— Start —

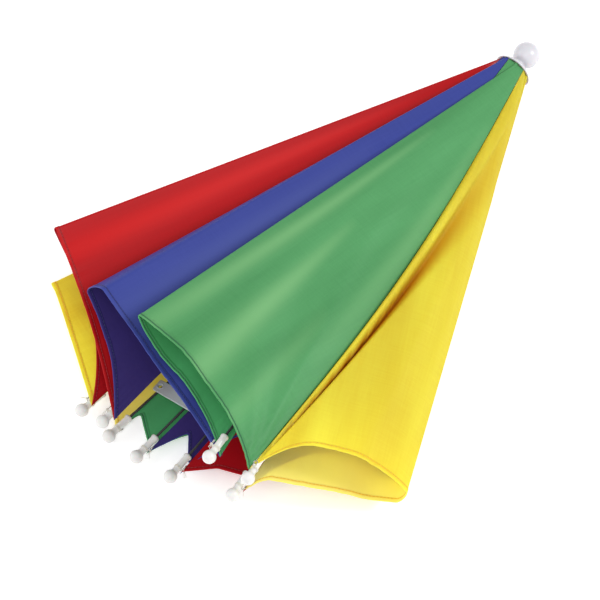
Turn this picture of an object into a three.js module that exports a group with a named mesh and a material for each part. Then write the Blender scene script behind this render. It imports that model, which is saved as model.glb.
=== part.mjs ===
// A folded umbrella hat that lies on its side. Millimetres, +Z up, +X from the rib tips to the
// crown knob. The model is laid out from the hub, the point where all the ribs meet, and is then
// moved so that the middle of its footprint on the floor is the origin.
import * as THREE from 'three';
import { mergeVertices } from 'three/addons/utils/BufferGeometryUtils.js';

// Clearances
const gap = 0.3;

// Ribs and their tips
const ribLength = 350;
const ribDiameter = 2.4;
const ballDiameter = 8;
const sleeveDiameter = 4.2;
const sleeveLength = 13;
const sleeveSocketDepth = 9;
const sleeveCollarDiameter = 4.8;
const sleeveCollarLength = 1.6;

// Crown
const knobDiameter = 16.3;
const knobNeckDiameter = 7;
const knobNeckLength = 2;
const flangeDiameter = 24;
const flangeWall = 1.3;
const flangeFlare = 3.4;
const flangeLip = 1;
const flangeCurve = 2;
const notchDiameter = 13.4;
const notchLength = 6;

// Cloth
const clothWall = 1;
const goreLength = 312;
const clothRingRadius = 7.8;
const foldRadius = 0.95;
const foldFlatness = 0.3;
const tipTie = 6;

// Head band and its strip
const stripWidth = 8;
const stripThickness = 1.2;
const stripHole = 2.4;
const stripEndMargin = 3;
const stripOverhang = 3;
const stripFromTip = 43;
const stripRibs = [5, 7];
const bandRibs = [6, 7];
const bandWidth = 15;
const bandThickness = 1.5;
const bandMouthShare = 0.8;
const bandHubShare = 0.34;
const bandTension = 0.35;

// Fineness of the faceted surfaces
const layerSteps = 9;
const foldSteps = 4;
const lengthSteps = 7;
const roundSteps = 24;
const rodSides = 8;
const tipSides = 12;
const flangeSteps = 4;
const knobSteps = 12;
const ballSteps = 7;
const holeSteps = 8;
const bandSteps = 40;
const mergeDistance = 1e-4;

const colours = {
  red: 0xc8232a,
  blue: 0x3c4a9e,
  green: 0x5fb077,
  yellow: 0xf7cf3d,
  white: 0xf2f0ea,
  grey: 0xc9cbc8,
  steel: 0x3a3a3d,
};

// One row for each rib, in order round the canopy. side and lift place its tip across and above
// the hub, as shares of the rib length. turn is its place round the notch and lean the direction
// in which its seam faces at the tip, in degrees from straight up towards +Y.
const ribTable = [
  { side: -0.171, lift: 0.114, turn: 315, lean: 5 },
  { side: -0.1, lift: 0.12, turn: 16, lean: 83 },
  { side: 0.121, lift: 0.009, turn: 45, lean: 68 },
  { side: 0.172, lift: -0.017, turn: 92, lean: 78 },
  { side: 0.108, lift: -0.0229, turn: 152, lean: 180 },
  { side: 0.046, lift: -0.0186, turn: 200, lean: 270 },
  { side: -0.026, lift: -0.0057, turn: 229, lean: 269 },
  { side: -0.146, lift: 0.046, turn: 258, lean: 258 },
];

// One row for each cloth panel, between rib number n and the next. side and lift place the fold
// of its pleat at the hem, and mouth is the radius to which the fold opens there, all as shares
// of the rib length. twist turns the fold, in degrees. reach is the fold's distance from the hub
// as a share of the panel's length. bowOut and bowBack bend the two layers outwards from the
// pleat's middle, as shares of the rib length, and drawOut and drawBack say how soon the hem
// comes back from the ribs' tips.
const goreTable = [
  {
    name: 'gore_green_upper', colour: 'green', side: 0.136, lift: 0.166, mouth: 0.004, twist: 0,
    crown: 0.93, reach: 1.006, bowOut: 0.024, bowBack: 0.01, drawOut: 2.4, drawBack: 3.5,
  },
  {
    name: 'gore_blue_upper', colour: 'blue', side: 0.252, lift: 0.113, mouth: 0.034, twist: 27,
    crown: 0.88, reach: 1, bowOut: -0.014, bowBack: 0.006, drawOut: 2, drawBack: 2,
  },
  {
    name: 'gore_red_upper', colour: 'red', side: 0.385, lift: 0.0906, mouth: 0.006, twist: 0,
    crown: 0.9, reach: 0.987, bowOut: -0.01, bowBack: -0.012, drawOut: 2, drawBack: 2,
  },
  {
    name: 'gore_yellow_upper', colour: 'yellow', side: 0.372, lift: -0.0289, mouth: 0.004, twist: 0,
    crown: 0.85, reach: 1.01, bowOut: 0.008, bowBack: 0, drawOut: 1.3, drawBack: 1.3,
  },
  {
    name: 'gore_green_under', colour: 'green', side: -0.223, lift: -0.0302, mouth: 0.0027, twist: 0,
    crown: 0.89, reach: 1, bowOut: 0, bowBack: 0.001, drawOut: 2, drawBack: 6,
  },
  {
    name: 'gore_blue_under', colour: 'blue', side: -0.271, lift: -0.0192, mouth: 0.0027, twist: 0,
    crown: 0.78, reach: 0.99, bowOut: 0, bowBack: 0.001, drawOut: 6, drawBack: 6,
  },
  {
    name: 'gore_red_under', colour: 'red', side: -0.32, lift: -0.0096, mouth: 0.0027, twist: 0,
    crown: 0.78, reach: 0.98, bowOut: 0, bowBack: -0.005, drawOut: 6, drawBack: 6,
  },
  {
    name: 'gore_yellow_side', colour: 'yellow', side: -0.36, lift: 0.017, mouth: 0.024, twist: 0,
    crown: 0.95, reach: 0.998, bowOut: -0.004, bowBack: 0.02, drawOut: 2.4, drawBack: 8,
  },
];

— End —

* _Given request_: Return what is listed above, exactly and completely.

* _Answer to the exercise_:
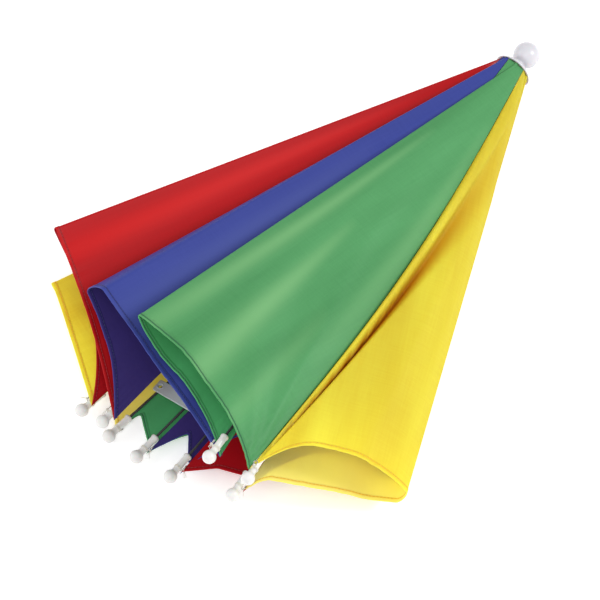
Turn this picture of an object into a three.js module that exports a group with a named mesh and a material for each part. Then write the Blender scene script behind this render. It imports that model, which is saved as model.glb.
=== part.mjs ===
// A folded umbrella hat that lies on its side. Millimetres, +Z up, +X from the rib tips to the
// crown knob. The model is laid out from the hub, the point where all the ribs meet, and is then
// moved so that the middle of its footprint on the floor is the origin.
import * as THREE from 'three';
import { mergeVertices } from 'three/addons/utils/BufferGeometryUtils.js';

// Clearances
const gap = 0.3;

// Ribs and their tips
const ribLength = 350;
const ribDiameter = 2.4;
const ballDiameter = 8;
const sleeveDiameter = 4.2;
const sleeveLength = 13;
const sleeveSocketDepth = 9;
const sleeveCollarDiameter = 4.8;
const sleeveCollarLength = 1.6;

// Crown
const knobDiameter = 16.3;
const knobNeckDiameter = 7;
const knobNeckLength = 2;
const flangeDiameter = 24;
const flangeWall = 1.3;
const flangeFlare = 3.4;
const flangeLip = 1;
const flangeCurve = 2;
const notchDiameter = 13.4;
const notchLength = 6;

// Cloth
const clothWall = 1;
const goreLength = 312;
const clothRingRadius = 7.8;
const foldRadius = 0.95;
const foldFlatness = 0.3;
const tipTie = 6;

// Head band and its strip
const stripWidth = 8;
const stripThickness = 1.2;
const stripHole = 2.4;
const stripEndMargin = 3;
const stripOverhang = 3;
const stripFromTip = 43;
const stripRibs = [5, 7];
const bandRibs = [6, 7];
const bandWidth = 15;
const bandThickness = 1.5;
const bandMouthShare = 0.8;
const bandHubShare = 0.34;
const bandTension = 0.35;

// Fineness of the faceted surfaces
const layerSteps = 9;
const foldSteps = 4;
const lengthSteps = 7;
const roundSteps = 24;
const rodSides = 8;
const tipSides = 12;
const flangeSteps = 4;
const knobSteps = 12;
const ballSteps = 7;
const holeSteps = 8;
const bandSteps = 40;
const mergeDistance = 1e-4;

const colours = {
  red: 0xc8232a,
  blue: 0x3c4a9e,
  green: 0x5fb077,
  yellow: 0xf7cf3d,
  white: 0xf2f0ea,
  grey: 0xc9cbc8,
  steel: 0x3a3a3d,
};

// One row for each rib, in order round the canopy. side and lift place its tip across and above
// the hub, as shares of the rib length. turn is its place round the notch and lean the direction
// in which its seam faces at the tip, in degrees from straight up towards +Y.
const ribTable = [
  { side: -0.171, lift: 0.114, turn: 315, lean: 5 },
  { side: -0.1, lift: 0.12, turn: 16, lean: 83 },
  { side: 0.121, lift: 0.009, turn: 45, lean: 68 },
  { side: 0.172, lift: -0.017, turn: 92, lean: 78 },
  { side: 0.108, lift: -0.0229, turn: 152, lean: 180 },
  { side: 0.046, lift: -0.0186, turn: 200, lean: 270 },
  { side: -0.026, lift: -0.0057, turn: 229, lean: 269 },
  { side: -0.146, lift: 0.046, turn: 258, lean: 258 },
];

// One row for each cloth panel, between rib number n and the next. side and lift place the fold
// of its pleat at the hem, and mouth is the radius to which the fold opens there, all as shares
// of the rib length. twist turns the fold, in degrees. reach is the fold's distance from the hub
// as a share of the panel's length. bowOut and bowBack bend the two layers outwards from the
// pleat's middle, as shares of the rib length, and drawOut and drawBack say how soon the hem
// comes back from the ribs' tips.
const goreTable = [
  {
    name: 'gore_green_upper', colour: 'green', side: 0.136, lift: 0.166, mouth: 0.004, twist: 0,
    crown: 0.93, reach: 1.006, bowOut: 0.024, bowBack: 0.01, drawOut: 2.4, drawBack: 3.5,
  },
  {
    name: 'gore_blue_upper', colour: 'blue', side: 0.252, lift: 0.113, mouth: 0.034, twist: 27,
    crown: 0.88, reach: 1, bowOut: -0.014, bowBack: 0.006, drawOut: 2, drawBack: 2,
  },
  {
    name: 'gore_red_upper', colour: 'red', side: 0.385, lift: 0.0906, mouth: 0.006, twist: 0,
    crown: 0.9, reach: 0.987, bowOut: -0.01, bowBack: -0.012, drawOut: 2, drawBack: 2,
  },
  {
    name: 'gore_yellow_upper', colour: 'yellow', side: 0.372, lift: -0.0289, mouth: 0.004, twist: 0,
    crown: 0.85, reach: 1.01, bowOut: 0.008, bowBack: 0, drawOut: 1.3, drawBack: 1.3,
  },
  {
    name: 'gore_green_under', colour: 'green', side: -0.223, lift: -0.0302, mouth: 0.0027, twist: 0,
    crown: 0.89, reach: 1, bowOut: 0, bowBack: 0.001, drawOut: 2, drawBack: 6,
  },
  {
    name: 'gore_blue_under', colour: 'blue', side: -0.271, lift: -0.0192, mouth: 0.0027, twist: 0,
    crown: 0.78, reach: 0.99, bowOut: 0, bowBack: 0.001, drawOut: 6, drawBack: 6,
  },
  {
    name: 'gore_red_under', colour: 'red', side: -0.32, lift: -0.0096, mouth: 0.0027, twist: 0,
    crown: 0.78, reach: 0.98, bowOut: 0, bowBack: -0.005, drawOut: 6, drawBack: 6,
  },
  {
    name: 'gore_yellow_side', colour: 'yellow', side: -0.36, lift: 0.017, mouth: 0.024, twist: 0,
    crown: 0.95, reach: 0.998, bowOut: -0.004, bowBack: 0.02, drawOut: 2.4, drawBack: 8,
  },
];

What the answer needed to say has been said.